DATA FOR THIS TASK:
-- Start --

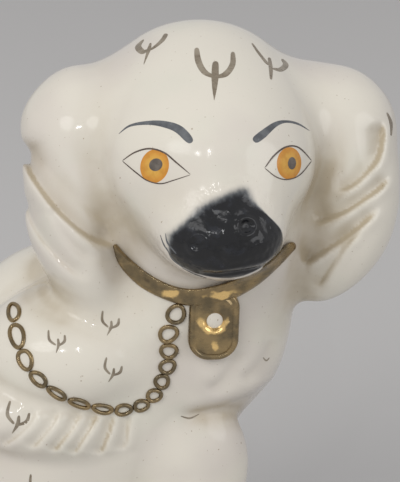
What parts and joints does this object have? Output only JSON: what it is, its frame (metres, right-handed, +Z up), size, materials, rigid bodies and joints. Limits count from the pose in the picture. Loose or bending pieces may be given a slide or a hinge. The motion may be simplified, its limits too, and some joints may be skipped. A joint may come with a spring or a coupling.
{
  "type": "ceramic dog figurine",
  "caption": "Seated mantel spaniel in white glazed earthenware, head turned to the front, with a gilded collar, padlock and chain and a painted face.",
  "frame": {"origin": "on the surface that the dog stands on, under the middle of the dog, on the underside of its closing slab", "axes": "+Z up; the dog sits in profile with its chest towards +X and its rump towards -X, and its face looks along -Y"},
  "size_m": [0.2431, 0.146, 0.322],
  "materials": {
    "white_glaze": "clear glossy lead glaze over white earthenware",
    "bare_earthenware": "unglazed biscuit",
    "gilding": "fired bright gold, mirror-like with brush marks",
    "black_enamel": "glossy black enamel",
    "amber_enamel": "glossy amber enamel"
  },
  "bodies": {
    "root": {"body_front_casting": "white_glaze", "body_back_casting": "white_glaze", "head_front_casting": "white_glaze", "head_back_casting": "white_glaze", "right_ear": "white_glaze", "left_ear": "white_glaze", "near_foreleg": "white_glaze", "far_foreleg": "white_glaze", "near_hind_paw": "white_glaze", "far_hind_paw": "white_glaze", "tail": "white_glaze", "closing_slab": "bare_earthenware", "collar_band": "gilding", "padlock": "gilding", "chain_links": "gilding"}
  },
  "joints": []
}
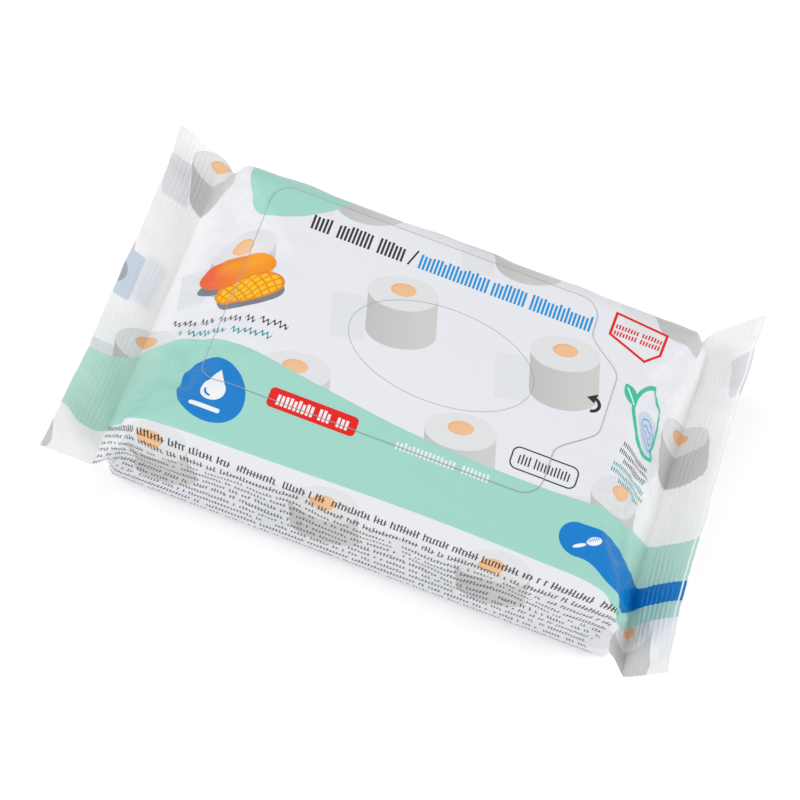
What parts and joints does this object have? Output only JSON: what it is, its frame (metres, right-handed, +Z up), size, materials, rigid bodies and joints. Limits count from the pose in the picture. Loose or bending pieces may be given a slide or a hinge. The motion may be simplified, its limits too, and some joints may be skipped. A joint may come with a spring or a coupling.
{
  "type": "wet wipes pack",
  "caption": "Sealed flow-wrap pack of moist toilet tissues, with crimped end fins and a peel-back label on its top.",
  "frame": {"origin": "under the middle of the pack, on the surface that it lies on", "axes": "+X along the pack, towards the end that the label's pull tab points to; +Y across it, away from the front wall with the small print; +Z up, out of the face with the label"},
  "size_m": [0.2312, 0.152, 0.0435],
  "materials": {
    "printed_film": "glossy",
    "label_film": "glossy"
  },
  "bodies": {
    "root": {"film_pack": "printed_film", "closure_label": "label_film"}
  },
  "joints": []
}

-- End --

SET TASK:
Recopy the entries above exactly, with every line included.

WRITTEN RESPONSE:
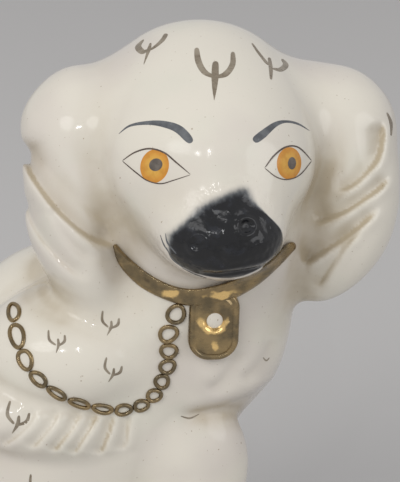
What parts and joints does this object have? Output only JSON: what it is, its frame (metres, right-handed, +Z up), size, materials, rigid bodies and joints. Limits count from the pose in the picture. Loose or bending pieces may be given a slide or a hinge. The motion may be simplified, its limits too, and some joints may be skipped. A joint may come with a spring or a coupling.
{
  "type": "ceramic dog figurine",
  "caption": "Seated mantel spaniel in white glazed earthenware, head turned to the front, with a gilded collar, padlock and chain and a painted face.",
  "frame": {"origin": "on the surface that the dog stands on, under the middle of the dog, on the underside of its closing slab", "axes": "+Z up; the dog sits in profile with its chest towards +X and its rump towards -X, and its face looks along -Y"},
  "size_m": [0.2431, 0.146, 0.322],
  "materials": {
    "white_glaze": "clear glossy lead glaze over white earthenware",
    "bare_earthenware": "unglazed biscuit",
    "gilding": "fired bright gold, mirror-like with brush marks",
    "black_enamel": "glossy black enamel",
    "amber_enamel": "glossy amber enamel"
  },
  "bodies": {
    "root": {"body_front_casting": "white_glaze", "body_back_casting": "white_glaze", "head_front_casting": "white_glaze", "head_back_casting": "white_glaze", "right_ear": "white_glaze", "left_ear": "white_glaze", "near_foreleg": "white_glaze", "far_foreleg": "white_glaze", "near_hind_paw": "white_glaze", "far_hind_paw": "white_glaze", "tail": "white_glaze", "closing_slab": "bare_earthenware", "collar_band": "gilding", "padlock": "gilding", "chain_links": "gilding"}
  },
  "joints": []
}
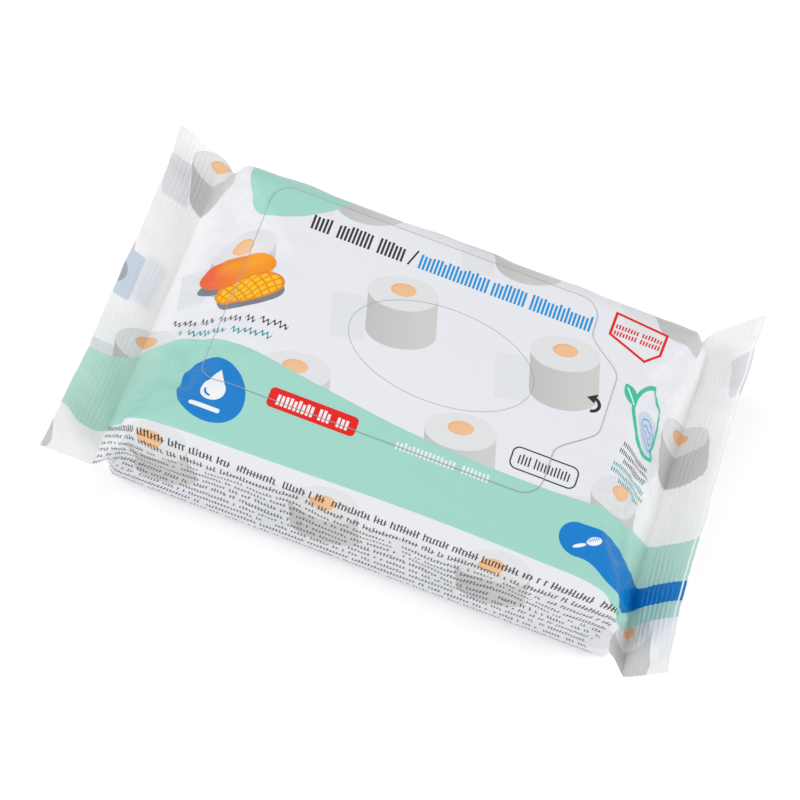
What parts and joints does this object have? Output only JSON: what it is, its frame (metres, right-handed, +Z up), size, materials, rigid bodies and joints. Limits count from the pose in the picture. Loose or bending pieces may be given a slide or a hinge. The motion may be simplified, its limits too, and some joints may be skipped. A joint may come with a spring or a coupling.
{
  "type": "wet wipes pack",
  "caption": "Sealed flow-wrap pack of moist toilet tissues, with crimped end fins and a peel-back label on its top.",
  "frame": {"origin": "under the middle of the pack, on the surface that it lies on", "axes": "+X along the pack, towards the end that the label's pull tab points to; +Y across it, away from the front wall with the small print; +Z up, out of the face with the label"},
  "size_m": [0.2312, 0.152, 0.0435],
  "materials": {
    "printed_film": "glossy",
    "label_film": "glossy"
  },
  "bodies": {
    "root": {"film_pack": "printed_film", "closure_label": "label_film"}
  },
  "joints": []
}